◆ The problem ◆
Keep only the lines from the top of the listing through the one with "import math", and reproduce them unaltered.

Object modeling scripts:
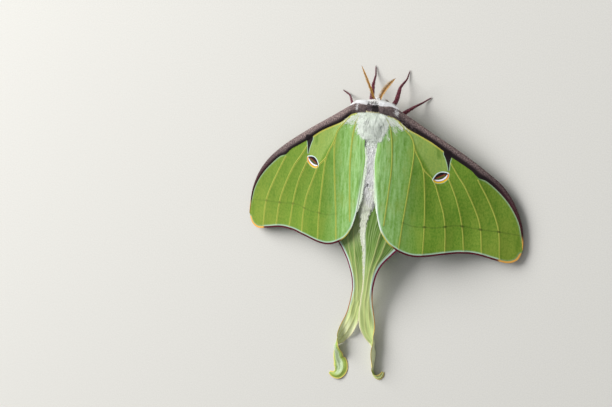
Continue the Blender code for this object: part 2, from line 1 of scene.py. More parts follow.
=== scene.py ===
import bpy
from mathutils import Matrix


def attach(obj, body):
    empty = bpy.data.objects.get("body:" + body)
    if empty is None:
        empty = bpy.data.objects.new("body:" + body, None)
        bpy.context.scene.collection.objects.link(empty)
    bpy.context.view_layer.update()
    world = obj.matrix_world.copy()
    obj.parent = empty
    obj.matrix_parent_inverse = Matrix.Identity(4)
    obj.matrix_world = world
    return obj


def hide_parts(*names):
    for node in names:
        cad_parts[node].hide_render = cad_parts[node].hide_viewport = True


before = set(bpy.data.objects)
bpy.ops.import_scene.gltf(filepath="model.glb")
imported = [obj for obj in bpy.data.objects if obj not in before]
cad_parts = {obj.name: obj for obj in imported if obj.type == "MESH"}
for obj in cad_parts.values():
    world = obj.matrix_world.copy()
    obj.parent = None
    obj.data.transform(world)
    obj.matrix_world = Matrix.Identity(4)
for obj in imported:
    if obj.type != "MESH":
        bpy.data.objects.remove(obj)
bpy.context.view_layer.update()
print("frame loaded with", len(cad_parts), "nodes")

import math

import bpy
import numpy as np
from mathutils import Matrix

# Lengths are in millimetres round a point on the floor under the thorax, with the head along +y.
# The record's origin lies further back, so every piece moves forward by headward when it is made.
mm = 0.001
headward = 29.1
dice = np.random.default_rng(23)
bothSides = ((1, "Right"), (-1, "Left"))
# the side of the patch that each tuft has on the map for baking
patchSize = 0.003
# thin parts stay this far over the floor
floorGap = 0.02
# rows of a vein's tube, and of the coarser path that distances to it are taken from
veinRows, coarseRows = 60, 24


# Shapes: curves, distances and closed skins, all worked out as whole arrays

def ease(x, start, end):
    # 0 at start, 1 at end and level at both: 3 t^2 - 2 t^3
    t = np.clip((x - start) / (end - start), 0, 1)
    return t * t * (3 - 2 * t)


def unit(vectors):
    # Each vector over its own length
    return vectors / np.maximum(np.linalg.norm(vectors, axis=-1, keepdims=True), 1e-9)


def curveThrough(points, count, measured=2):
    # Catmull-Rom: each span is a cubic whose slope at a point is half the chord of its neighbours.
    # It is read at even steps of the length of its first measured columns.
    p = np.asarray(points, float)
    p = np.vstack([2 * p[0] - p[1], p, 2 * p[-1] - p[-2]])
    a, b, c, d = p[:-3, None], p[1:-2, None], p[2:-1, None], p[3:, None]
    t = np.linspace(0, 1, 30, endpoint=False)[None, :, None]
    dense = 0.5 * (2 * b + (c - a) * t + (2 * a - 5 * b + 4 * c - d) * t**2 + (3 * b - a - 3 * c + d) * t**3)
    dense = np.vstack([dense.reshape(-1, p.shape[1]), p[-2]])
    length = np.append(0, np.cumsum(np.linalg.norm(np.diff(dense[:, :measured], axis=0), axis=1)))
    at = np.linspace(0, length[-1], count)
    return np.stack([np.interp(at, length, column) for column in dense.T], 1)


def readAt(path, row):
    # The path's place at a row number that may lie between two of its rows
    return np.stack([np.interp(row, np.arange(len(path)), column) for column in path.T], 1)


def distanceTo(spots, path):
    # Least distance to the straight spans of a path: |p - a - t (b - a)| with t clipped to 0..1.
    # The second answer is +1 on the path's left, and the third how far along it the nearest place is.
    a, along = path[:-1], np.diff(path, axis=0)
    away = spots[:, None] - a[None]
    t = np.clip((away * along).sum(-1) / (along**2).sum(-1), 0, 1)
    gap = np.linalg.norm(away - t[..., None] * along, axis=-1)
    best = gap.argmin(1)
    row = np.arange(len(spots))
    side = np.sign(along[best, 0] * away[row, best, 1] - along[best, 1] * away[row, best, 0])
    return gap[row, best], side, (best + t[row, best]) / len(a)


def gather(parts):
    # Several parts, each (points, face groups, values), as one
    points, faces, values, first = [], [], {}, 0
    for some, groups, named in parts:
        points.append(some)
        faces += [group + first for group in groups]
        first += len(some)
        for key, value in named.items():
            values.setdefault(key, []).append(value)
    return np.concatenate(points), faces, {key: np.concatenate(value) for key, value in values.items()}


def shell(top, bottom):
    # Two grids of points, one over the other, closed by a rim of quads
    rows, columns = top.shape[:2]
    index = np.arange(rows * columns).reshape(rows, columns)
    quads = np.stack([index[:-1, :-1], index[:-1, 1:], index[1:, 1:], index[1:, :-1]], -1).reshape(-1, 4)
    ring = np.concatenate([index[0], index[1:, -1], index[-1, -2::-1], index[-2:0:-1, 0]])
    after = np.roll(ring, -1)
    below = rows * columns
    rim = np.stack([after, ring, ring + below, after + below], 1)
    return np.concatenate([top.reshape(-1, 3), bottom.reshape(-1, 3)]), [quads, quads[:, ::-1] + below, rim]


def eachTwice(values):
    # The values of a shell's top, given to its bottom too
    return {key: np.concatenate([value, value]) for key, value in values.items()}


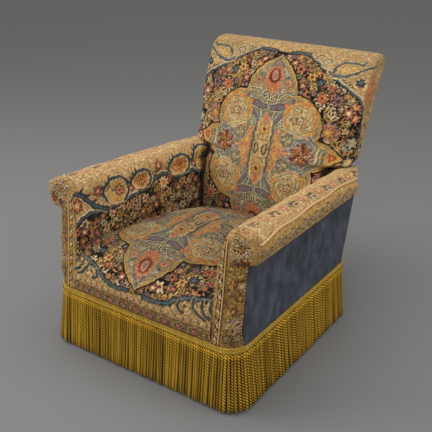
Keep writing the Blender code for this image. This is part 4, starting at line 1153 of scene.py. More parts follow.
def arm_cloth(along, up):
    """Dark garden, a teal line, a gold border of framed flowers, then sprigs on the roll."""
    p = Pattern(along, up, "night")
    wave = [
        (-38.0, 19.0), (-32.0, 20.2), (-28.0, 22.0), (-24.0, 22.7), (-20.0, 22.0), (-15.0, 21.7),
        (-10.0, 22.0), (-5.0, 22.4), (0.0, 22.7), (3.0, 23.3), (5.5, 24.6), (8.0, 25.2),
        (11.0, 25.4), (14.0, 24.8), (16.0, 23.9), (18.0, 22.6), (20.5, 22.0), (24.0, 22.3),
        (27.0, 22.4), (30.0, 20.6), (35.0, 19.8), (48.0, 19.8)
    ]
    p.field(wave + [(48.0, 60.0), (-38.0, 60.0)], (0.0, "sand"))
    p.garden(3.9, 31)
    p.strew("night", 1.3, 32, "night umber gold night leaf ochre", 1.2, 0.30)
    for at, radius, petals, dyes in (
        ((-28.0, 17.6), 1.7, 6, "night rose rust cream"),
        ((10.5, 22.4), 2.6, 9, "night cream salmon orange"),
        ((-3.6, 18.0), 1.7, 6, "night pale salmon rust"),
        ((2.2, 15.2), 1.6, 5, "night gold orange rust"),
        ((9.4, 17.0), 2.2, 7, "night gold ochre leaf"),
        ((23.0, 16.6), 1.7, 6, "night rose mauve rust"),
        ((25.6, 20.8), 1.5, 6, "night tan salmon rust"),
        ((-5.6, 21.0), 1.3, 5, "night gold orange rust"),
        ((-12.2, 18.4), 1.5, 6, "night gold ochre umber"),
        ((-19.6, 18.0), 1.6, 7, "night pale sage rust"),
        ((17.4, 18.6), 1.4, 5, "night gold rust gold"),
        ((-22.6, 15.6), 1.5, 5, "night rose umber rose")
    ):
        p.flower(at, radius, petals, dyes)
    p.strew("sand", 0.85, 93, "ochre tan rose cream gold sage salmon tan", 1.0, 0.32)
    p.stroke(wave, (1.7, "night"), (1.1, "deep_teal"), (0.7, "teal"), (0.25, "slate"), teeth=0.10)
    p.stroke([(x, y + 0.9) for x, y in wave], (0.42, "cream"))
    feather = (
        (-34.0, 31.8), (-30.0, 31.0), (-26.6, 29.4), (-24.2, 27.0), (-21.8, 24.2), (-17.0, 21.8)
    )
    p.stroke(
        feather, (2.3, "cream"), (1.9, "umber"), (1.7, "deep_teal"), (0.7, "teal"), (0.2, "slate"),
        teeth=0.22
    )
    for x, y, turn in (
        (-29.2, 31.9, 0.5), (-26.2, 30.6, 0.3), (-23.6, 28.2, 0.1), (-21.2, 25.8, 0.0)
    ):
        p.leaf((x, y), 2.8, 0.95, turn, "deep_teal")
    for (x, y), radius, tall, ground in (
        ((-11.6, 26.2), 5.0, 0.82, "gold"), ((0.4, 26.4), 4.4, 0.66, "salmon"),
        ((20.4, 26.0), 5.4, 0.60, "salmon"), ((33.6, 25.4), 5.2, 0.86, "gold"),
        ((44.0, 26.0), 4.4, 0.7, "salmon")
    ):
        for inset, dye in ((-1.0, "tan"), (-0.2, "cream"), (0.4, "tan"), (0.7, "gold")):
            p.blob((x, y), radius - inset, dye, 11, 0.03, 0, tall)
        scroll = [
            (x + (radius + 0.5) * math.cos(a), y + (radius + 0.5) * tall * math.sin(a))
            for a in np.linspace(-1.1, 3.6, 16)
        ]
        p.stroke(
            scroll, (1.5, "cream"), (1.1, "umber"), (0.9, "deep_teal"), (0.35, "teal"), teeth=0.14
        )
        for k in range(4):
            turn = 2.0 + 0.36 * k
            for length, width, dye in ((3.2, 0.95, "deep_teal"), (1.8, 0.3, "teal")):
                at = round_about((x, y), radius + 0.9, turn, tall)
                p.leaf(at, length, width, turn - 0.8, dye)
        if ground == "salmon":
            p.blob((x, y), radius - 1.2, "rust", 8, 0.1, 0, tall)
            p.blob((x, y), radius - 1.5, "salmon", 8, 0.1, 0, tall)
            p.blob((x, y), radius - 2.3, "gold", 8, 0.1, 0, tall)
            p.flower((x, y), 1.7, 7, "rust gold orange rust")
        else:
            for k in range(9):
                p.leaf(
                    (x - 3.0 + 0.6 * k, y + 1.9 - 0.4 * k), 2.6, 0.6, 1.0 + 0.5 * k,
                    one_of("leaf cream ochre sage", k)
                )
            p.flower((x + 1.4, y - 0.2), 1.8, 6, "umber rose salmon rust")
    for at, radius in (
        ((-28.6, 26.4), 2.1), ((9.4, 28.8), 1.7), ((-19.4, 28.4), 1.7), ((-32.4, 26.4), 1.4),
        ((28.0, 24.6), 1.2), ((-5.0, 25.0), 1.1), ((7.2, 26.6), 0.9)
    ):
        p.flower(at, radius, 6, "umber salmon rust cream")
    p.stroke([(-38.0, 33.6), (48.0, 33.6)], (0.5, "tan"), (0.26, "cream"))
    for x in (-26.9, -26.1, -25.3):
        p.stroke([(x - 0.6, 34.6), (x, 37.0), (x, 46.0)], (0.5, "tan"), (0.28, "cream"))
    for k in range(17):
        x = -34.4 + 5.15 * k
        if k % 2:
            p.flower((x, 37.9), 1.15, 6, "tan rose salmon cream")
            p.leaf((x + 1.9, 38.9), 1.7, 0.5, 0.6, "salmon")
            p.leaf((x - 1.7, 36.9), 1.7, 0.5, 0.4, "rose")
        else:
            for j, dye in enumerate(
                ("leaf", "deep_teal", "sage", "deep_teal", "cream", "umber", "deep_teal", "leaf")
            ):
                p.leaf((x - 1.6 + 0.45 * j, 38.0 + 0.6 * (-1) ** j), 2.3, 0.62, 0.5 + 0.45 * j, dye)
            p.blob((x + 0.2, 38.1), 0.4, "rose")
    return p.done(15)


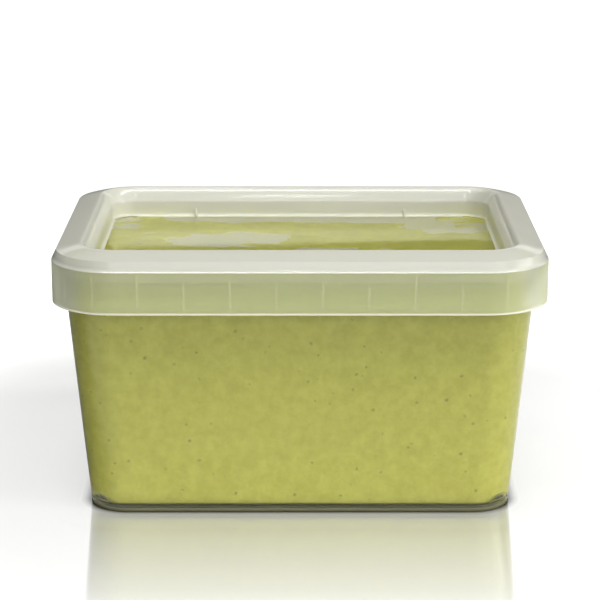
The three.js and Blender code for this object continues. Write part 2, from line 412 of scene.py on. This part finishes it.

◆ Written solution ◆
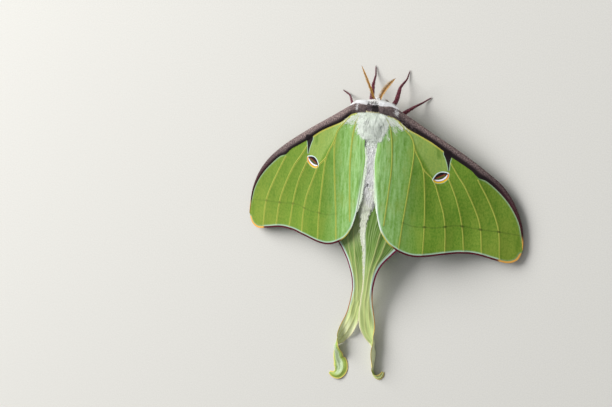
Continue the Blender code for this object: part 2, from line 1 of scene.py. More parts follow.
=== scene.py ===
import bpy
from mathutils import Matrix


def attach(obj, body):
    empty = bpy.data.objects.get("body:" + body)
    if empty is None:
        empty = bpy.data.objects.new("body:" + body, None)
        bpy.context.scene.collection.objects.link(empty)
    bpy.context.view_layer.update()
    world = obj.matrix_world.copy()
    obj.parent = empty
    obj.matrix_parent_inverse = Matrix.Identity(4)
    obj.matrix_world = world
    return obj


def hide_parts(*names):
    for node in names:
        cad_parts[node].hide_render = cad_parts[node].hide_viewport = True


before = set(bpy.data.objects)
bpy.ops.import_scene.gltf(filepath="model.glb")
imported = [obj for obj in bpy.data.objects if obj not in before]
cad_parts = {obj.name: obj for obj in imported if obj.type == "MESH"}
for obj in cad_parts.values():
    world = obj.matrix_world.copy()
    obj.parent = None
    obj.data.transform(world)
    obj.matrix_world = Matrix.Identity(4)
for obj in imported:
    if obj.type != "MESH":
        bpy.data.objects.remove(obj)
bpy.context.view_layer.update()
print("frame loaded with", len(cad_parts), "nodes")

import math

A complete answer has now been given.